*Stated task*
The entries need to be copied exactly.

*Record extracts*

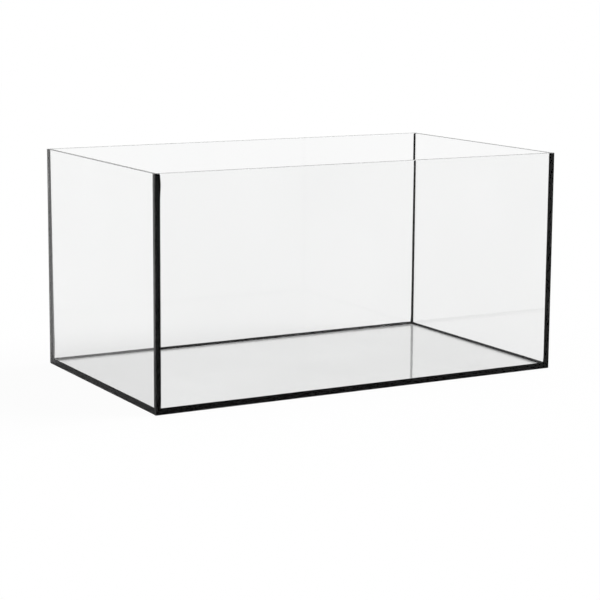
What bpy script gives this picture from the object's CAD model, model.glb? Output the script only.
import math
import bmesh
import bpy
from mathutils import Matrix, Vector, noise


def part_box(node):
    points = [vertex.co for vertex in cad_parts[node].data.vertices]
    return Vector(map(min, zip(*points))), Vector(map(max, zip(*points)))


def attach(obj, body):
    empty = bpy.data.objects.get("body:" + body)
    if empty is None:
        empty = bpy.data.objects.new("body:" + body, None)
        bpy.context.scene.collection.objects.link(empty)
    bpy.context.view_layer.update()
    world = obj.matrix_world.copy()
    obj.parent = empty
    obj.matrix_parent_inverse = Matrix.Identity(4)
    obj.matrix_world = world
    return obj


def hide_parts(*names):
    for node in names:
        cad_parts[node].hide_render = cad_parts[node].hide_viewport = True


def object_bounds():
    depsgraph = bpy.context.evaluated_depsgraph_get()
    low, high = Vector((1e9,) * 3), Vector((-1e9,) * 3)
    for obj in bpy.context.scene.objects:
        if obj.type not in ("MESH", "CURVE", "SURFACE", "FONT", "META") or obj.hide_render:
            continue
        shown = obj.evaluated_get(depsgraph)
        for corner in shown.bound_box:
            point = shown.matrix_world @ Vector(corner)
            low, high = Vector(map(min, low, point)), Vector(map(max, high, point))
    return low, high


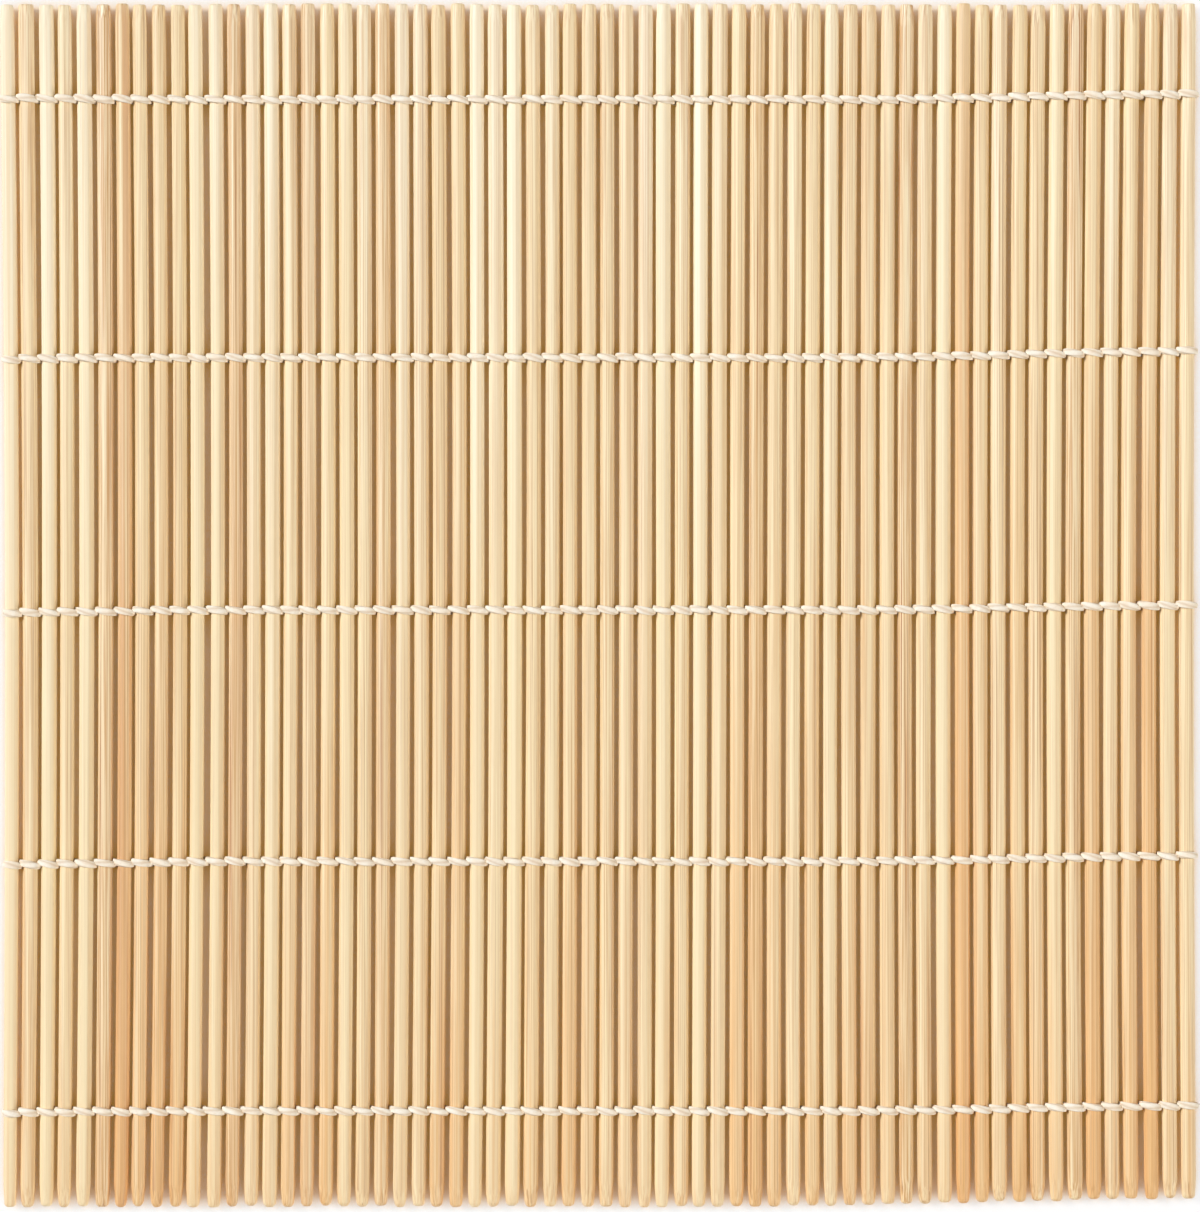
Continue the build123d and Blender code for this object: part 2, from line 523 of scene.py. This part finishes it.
# Blush and grain of a stick, as shares, and what some sticks have more or less of
blush_middle = 0.06
blush_scatter = 0.08
tan_blush = 0.15
pink_blush = 0.3
grain_share = (0.35, 0.8)
brown_grain = 0.5
pale_grain = -0.3
seed_step = 0.37


def stick_reach(number):
    """Lowest and highest Y of one stick, from its CAD node."""
    middle = (gap_x(number - 1) + gap_x(number)) / 2
    mesh = frame["nodes"][stick_node[number]].data
    along = [v.co.y for v in mesh.vertices if abs(v.co.x - middle) < stick_radius * near_share]
    return min(along), max(along)


def cone(distance, length, depth):
    """Share of the radius left by a stick's turned cone at a distance from its end."""
    return 1 - depth * (1 - np.clip(distance / length, 0, 1)) ** cone_power


def rounding(distance, size):
    """Length taken off the radius by a stick's rounded corner at a distance from its end."""
    share = np.clip(1 - distance / size, 0, 1)
    return size * (1 - np.sqrt(1 - share * share))


def tip_shapes(from_low, from_high, pick):
    """Share of the radius that a stick's two cones leave along it, and the length that its corners take off."""
    low_cone = cone(from_low, pick.uniform(*low_cone_length), pick.uniform(*low_cone_depth))
    high_cone = cone(from_high, pick.uniform(*high_cone_length), pick.uniform(*high_cone_depth))
    low_corner = rounding(from_low, pick.uniform(*low_corner_size))
    high_corner = rounding(from_high, pick.uniform(*high_corner_size))
    return low_cone * high_cone, low_corner + high_corner


def facets(turn, pick):
    """Share of the radius left by the long flats round a stick."""
    count = pick.choice(facet_counts)
    first = pick.uniform(0, 2 * math.pi)
    share = np.ones_like(turn)
    for n in range(count):
        facing = first + 2 * math.pi * (n + pick.uniform(-facet_scatter, facet_scatter)) / count
        off = (turn - facing + math.pi) % (2 * math.pi) - math.pi
        level = pick.uniform(*facet_depth)
        flat = level / np.maximum(np.cos(off), facet_least_cosine)
        share = np.minimum(share, np.where(np.abs(off) < math.pi / 2, flat, 1))
    return share


def chance_phase(pick):
    """Where a wave starts, anywhere round a full turn."""
    return pick.uniform(0, widest_phase)


def wave(run, lengths, pick):
    """A wave along a stick, of chance length and phase, from -1 to 1."""
    return np.sin(run / pick.uniform(*lengths) + chance_phase(pick))


def grooves(turn, run, pick):
    """Shallow wandering grooves between the fibres, from -1 to 1."""
    made = np.zeros_like(turn)
    for count in groove_counts:
        wander = chance_phase(pick) + groove_wander * wave(run, groove_wander_run, pick)
        strength = (1 + wave(run, groove_fade_run, pick)) / 2
        made += np.sin(count * turn + wander) * strength / len(groove_counts)
    return made


def stick_radii(number, turn, run, pick):
    """Radius of a stick at the points of its side, before its ends are shaped."""
    size = stick_radius * stick_swell * stick_size[number]
    radius = size * facets(turn + facet_twist * np.sin(run / facet_twist_run), pick)
    radius *= 1 + groove_depth * grooves(turn, run, pick)
    return radius * (1 + swelling * wave(run, swelling_run, pick))


def stick_bends(run, pick):
    """How far a stick's middle line stands off across the mat and upwards."""
    most = bow_most * pick.uniform(-1, 1)
    bow = most * np.sin(math.pi * (run / half_length + pick.uniform(-bow_shift, bow_shift)))
    lift = lift_most * pick.uniform(-1, 1) * np.sin(math.pi * run / half_length * lift_waves)
    return bow, lift


def stick_points(number, along, turn, run, pick):
    """Points of one stick, ring after ring."""
    share, loss = tip_shapes(along - along[0], along[-1] - along, pick)
    radius = stick_radii(number, turn, run, pick) * share[:, None] - loss[:, None]
    bow, lift = stick_bends(run, pick)
    middle = (gap_x(number - 1) + gap_x(number)) / 2 + stick_shift[number]
    x = middle + bow + radius * np.cos(turn)
    z = axis_height + lift + radius * np.sin(turn)
    return lean(np.stack([x, run, z], axis=-1).reshape(-1, 3))


def stick_blush(number, pick):
    """How pink a stick is."""
    chance = max(0, pick.gauss(blush_middle, blush_scatter))
    return chance + tan_blush * (number in tan_sticks) + pink_blush * (number in pink_sticks)


def stick_grain(number, pick):
    """How strongly a stick shows its fibres."""
    chance = pick.uniform(*grain_share)
    return chance + brown_grain * (number in brown_grained_sticks) + pale_grain * (number in pale_sticks)


def stick_tone(number, points, pick):
    """Tone of a stick's points: from cream at 0 to tan at 1, with painted light that makes it warmer across the mat
    and darker towards its low Y end.
    """
    upward = points[:, 1] / (2 * half_length) + 0.5
    # Painted light: tone grows across the mat and down to the low Y end, as light falls off over it
    tone = top_tone + painted_warmth_across * number / stick_count + painted_shade_downward * (1 - upward)
    tone = tone + pick.gauss(0, tone_scatter)
    for members, change in stick_tones.items():
        share = low_paleness + (1 - low_paleness) * upward if change < 0 else 1
        tone = tone + change * share * (number in members)
    return tone


def make_stick(number):
    """One bamboo stick, in the place of its CAD solid."""
    pick = random.Random(stick_seed + number)
    low_y, high_y = stick_reach(number)
    ends = np.linspace(0, 1, tip_rings) ** 2 * tip_reach
    body = np.linspace(low_y + tip_reach, high_y - tip_reach, stick_rings)
    along = np.concatenate([low_y + ends[:-1], body, (high_y - ends[:-1])[::-1]])
    angle = np.linspace(0, 2 * math.pi, stick_around, endpoint=False)
    turn, run = np.meshgrid(angle, along)
    points = stick_points(number, along, turn, run, pick)
    cut = np.zeros(len(points))
    cut[:stick_around] = 1
    cut[-stick_around:] = 1
    values = {
        "blush": np.full(len(points), stick_blush(number, pick)),
        "grain": np.full(len(points), stick_grain(number, pick)),
        "tone": stick_tone(number, points, pick),
        "seed": np.full(len(points), number * seed_step),
        "cut": cut,
    }
    quads, caps = ring_faces(len(along), stick_around)
    piece = new_piece(f"bamboo_stick_{number:02d}", points, quads, caps, bamboo, values)
    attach(piece, stick_body[number])
    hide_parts(stick_node[number])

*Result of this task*
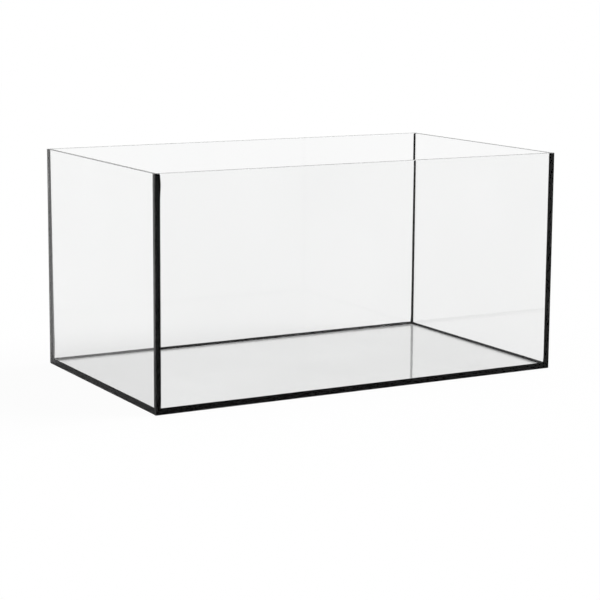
What bpy script gives this picture from the object's CAD model, model.glb? Output the script only.
import math
import bmesh
import bpy
from mathutils import Matrix, Vector, noise


def part_box(node):
    points = [vertex.co for vertex in cad_parts[node].data.vertices]
    return Vector(map(min, zip(*points))), Vector(map(max, zip(*points)))


def attach(obj, body):
    empty = bpy.data.objects.get("body:" + body)
    if empty is None:
        empty = bpy.data.objects.new("body:" + body, None)
        bpy.context.scene.collection.objects.link(empty)
    bpy.context.view_layer.update()
    world = obj.matrix_world.copy()
    obj.parent = empty
    obj.matrix_parent_inverse = Matrix.Identity(4)
    obj.matrix_world = world
    return obj


def hide_parts(*names):
    for node in names:
        cad_parts[node].hide_render = cad_parts[node].hide_viewport = True


def object_bounds():
    depsgraph = bpy.context.evaluated_depsgraph_get()
    low, high = Vector((1e9,) * 3), Vector((-1e9,) * 3)
    for obj in bpy.context.scene.objects:
        if obj.type not in ("MESH", "CURVE", "SURFACE", "FONT", "META") or obj.hide_render:
            continue
        shown = obj.evaluated_get(depsgraph)
        for corner in shown.bound_box:
            point = shown.matrix_world @ Vector(corner)
            low, high = Vector(map(min, low, point)), Vector(map(max, high, point))
    return low, high


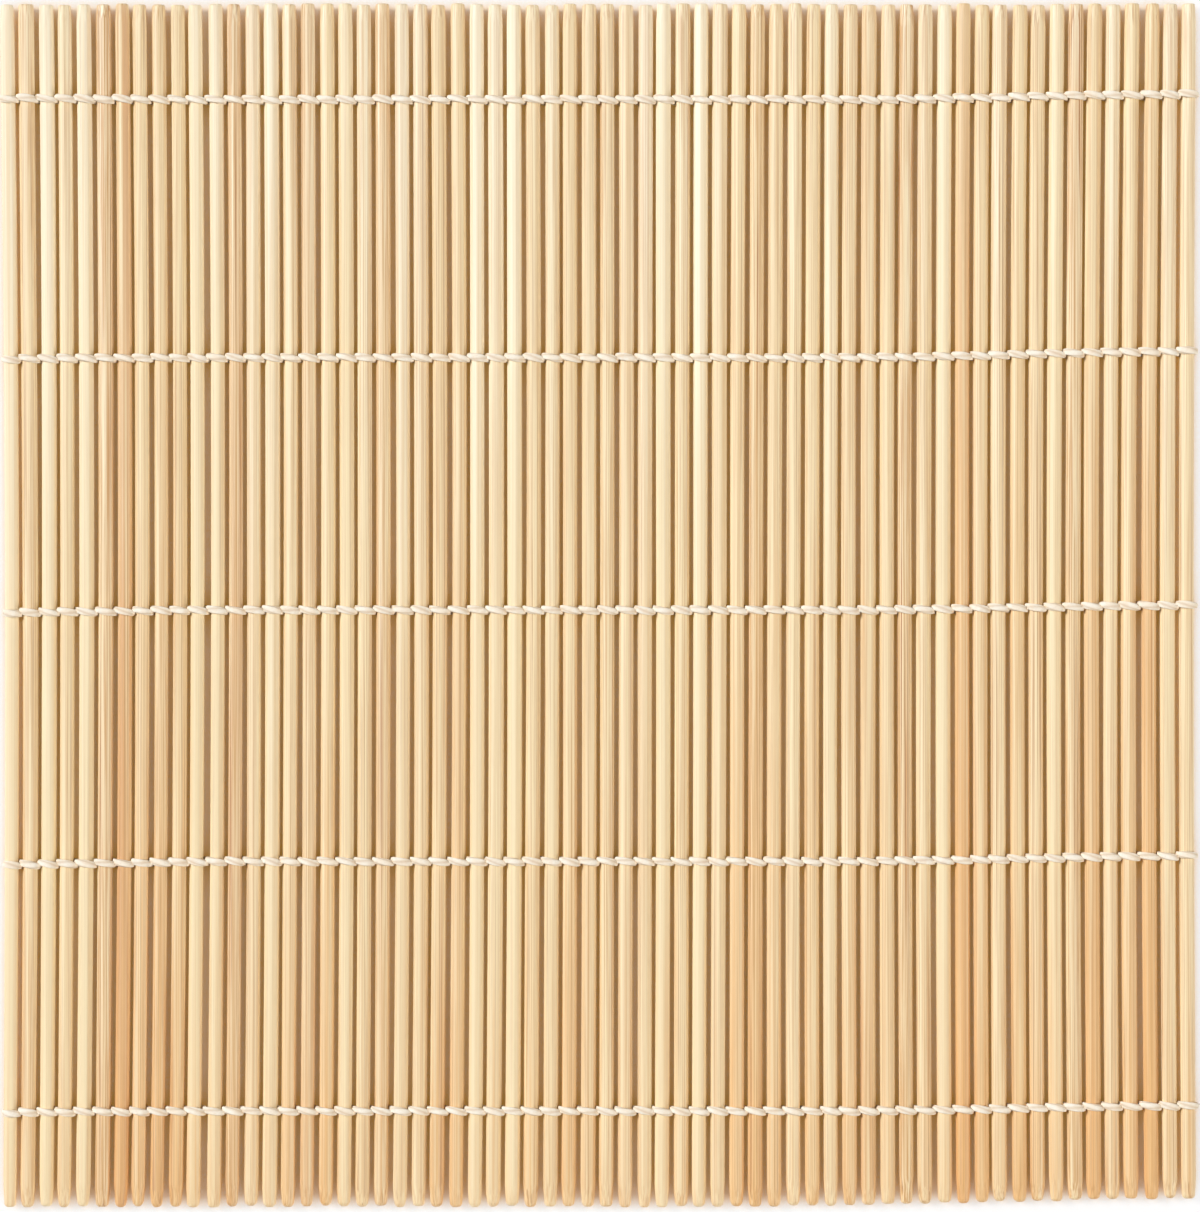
Continue the build123d and Blender code for this object: part 2, from line 523 of scene.py. This part finishes it.
# Blush and grain of a stick, as shares, and what some sticks have more or less of
blush_middle = 0.06
blush_scatter = 0.08
tan_blush = 0.15
pink_blush = 0.3
grain_share = (0.35, 0.8)
brown_grain = 0.5
pale_grain = -0.3
seed_step = 0.37


def stick_reach(number):
    """Lowest and highest Y of one stick, from its CAD node."""
    middle = (gap_x(number - 1) + gap_x(number)) / 2
    mesh = frame["nodes"][stick_node[number]].data
    along = [v.co.y for v in mesh.vertices if abs(v.co.x - middle) < stick_radius * near_share]
    return min(along), max(along)


def cone(distance, length, depth):
    """Share of the radius left by a stick's turned cone at a distance from its end."""
    return 1 - depth * (1 - np.clip(distance / length, 0, 1)) ** cone_power


def rounding(distance, size):
    """Length taken off the radius by a stick's rounded corner at a distance from its end."""
    share = np.clip(1 - distance / size, 0, 1)
    return size * (1 - np.sqrt(1 - share * share))


def tip_shapes(from_low, from_high, pick):
    """Share of the radius that a stick's two cones leave along it, and the length that its corners take off."""
    low_cone = cone(from_low, pick.uniform(*low_cone_length), pick.uniform(*low_cone_depth))
    high_cone = cone(from_high, pick.uniform(*high_cone_length), pick.uniform(*high_cone_depth))
    low_corner = rounding(from_low, pick.uniform(*low_corner_size))
    high_corner = rounding(from_high, pick.uniform(*high_corner_size))
    return low_cone * high_cone, low_corner + high_corner


def facets(turn, pick):
    """Share of the radius left by the long flats round a stick."""
    count = pick.choice(facet_counts)
    first = pick.uniform(0, 2 * math.pi)
    share = np.ones_like(turn)
    for n in range(count):
        facing = first + 2 * math.pi * (n + pick.uniform(-facet_scatter, facet_scatter)) / count
        off = (turn - facing + math.pi) % (2 * math.pi) - math.pi
        level = pick.uniform(*facet_depth)
        flat = level / np.maximum(np.cos(off), facet_least_cosine)
        share = np.minimum(share, np.where(np.abs(off) < math.pi / 2, flat, 1))
    return share


def chance_phase(pick):
    """Where a wave starts, anywhere round a full turn."""
    return pick.uniform(0, widest_phase)


def wave(run, lengths, pick):
    """A wave along a stick, of chance length and phase, from -1 to 1."""
    return np.sin(run / pick.uniform(*lengths) + chance_phase(pick))


def grooves(turn, run, pick):
    """Shallow wandering grooves between the fibres, from -1 to 1."""
    made = np.zeros_like(turn)
    for count in groove_counts:
        wander = chance_phase(pick) + groove_wander * wave(run, groove_wander_run, pick)
        strength = (1 + wave(run, groove_fade_run, pick)) / 2
        made += np.sin(count * turn + wander) * strength / len(groove_counts)
    return made


def stick_radii(number, turn, run, pick):
    """Radius of a stick at the points of its side, before its ends are shaped."""
    size = stick_radius * stick_swell * stick_size[number]
    radius = size * facets(turn + facet_twist * np.sin(run / facet_twist_run), pick)
    radius *= 1 + groove_depth * grooves(turn, run, pick)
    return radius * (1 + swelling * wave(run, swelling_run, pick))


def stick_bends(run, pick):
    """How far a stick's middle line stands off across the mat and upwards."""
    most = bow_most * pick.uniform(-1, 1)
    bow = most * np.sin(math.pi * (run / half_length + pick.uniform(-bow_shift, bow_shift)))
    lift = lift_most * pick.uniform(-1, 1) * np.sin(math.pi * run / half_length * lift_waves)
    return bow, lift


def stick_points(number, along, turn, run, pick):
    """Points of one stick, ring after ring."""
    share, loss = tip_shapes(along - along[0], along[-1] - along, pick)
    radius = stick_radii(number, turn, run, pick) * share[:, None] - loss[:, None]
    bow, lift = stick_bends(run, pick)
    middle = (gap_x(number - 1) + gap_x(number)) / 2 + stick_shift[number]
    x = middle + bow + radius * np.cos(turn)
    z = axis_height + lift + radius * np.sin(turn)
    return lean(np.stack([x, run, z], axis=-1).reshape(-1, 3))


def stick_blush(number, pick):
    """How pink a stick is."""
    chance = max(0, pick.gauss(blush_middle, blush_scatter))
    return chance + tan_blush * (number in tan_sticks) + pink_blush * (number in pink_sticks)


def stick_grain(number, pick):
    """How strongly a stick shows its fibres."""
    chance = pick.uniform(*grain_share)
    return chance + brown_grain * (number in brown_grained_sticks) + pale_grain * (number in pale_sticks)


def stick_tone(number, points, pick):
    """Tone of a stick's points: from cream at 0 to tan at 1, with painted light that makes it warmer across the mat
    and darker towards its low Y end.
    """
    upward = points[:, 1] / (2 * half_length) + 0.5
    # Painted light: tone grows across the mat and down to the low Y end, as light falls off over it
    tone = top_tone + painted_warmth_across * number / stick_count + painted_shade_downward * (1 - upward)
    tone = tone + pick.gauss(0, tone_scatter)
    for members, change in stick_tones.items():
        share = low_paleness + (1 - low_paleness) * upward if change < 0 else 1
        tone = tone + change * share * (number in members)
    return tone


def make_stick(number):
    """One bamboo stick, in the place of its CAD solid."""
    pick = random.Random(stick_seed + number)
    low_y, high_y = stick_reach(number)
    ends = np.linspace(0, 1, tip_rings) ** 2 * tip_reach
    body = np.linspace(low_y + tip_reach, high_y - tip_reach, stick_rings)
    along = np.concatenate([low_y + ends[:-1], body, (high_y - ends[:-1])[::-1]])
    angle = np.linspace(0, 2 * math.pi, stick_around, endpoint=False)
    turn, run = np.meshgrid(angle, along)
    points = stick_points(number, along, turn, run, pick)
    cut = np.zeros(len(points))
    cut[:stick_around] = 1
    cut[-stick_around:] = 1
    values = {
        "blush": np.full(len(points), stick_blush(number, pick)),
        "grain": np.full(len(points), stick_grain(number, pick)),
        "tone": stick_tone(number, points, pick),
        "seed": np.full(len(points), number * seed_step),
        "cut": cut,
    }
    quads, caps = ring_faces(len(along), stick_around)
    piece = new_piece(f"bamboo_stick_{number:02d}", points, quads, caps, bamboo, values)
    attach(piece, stick_body[number])
    hide_parts(stick_node[number])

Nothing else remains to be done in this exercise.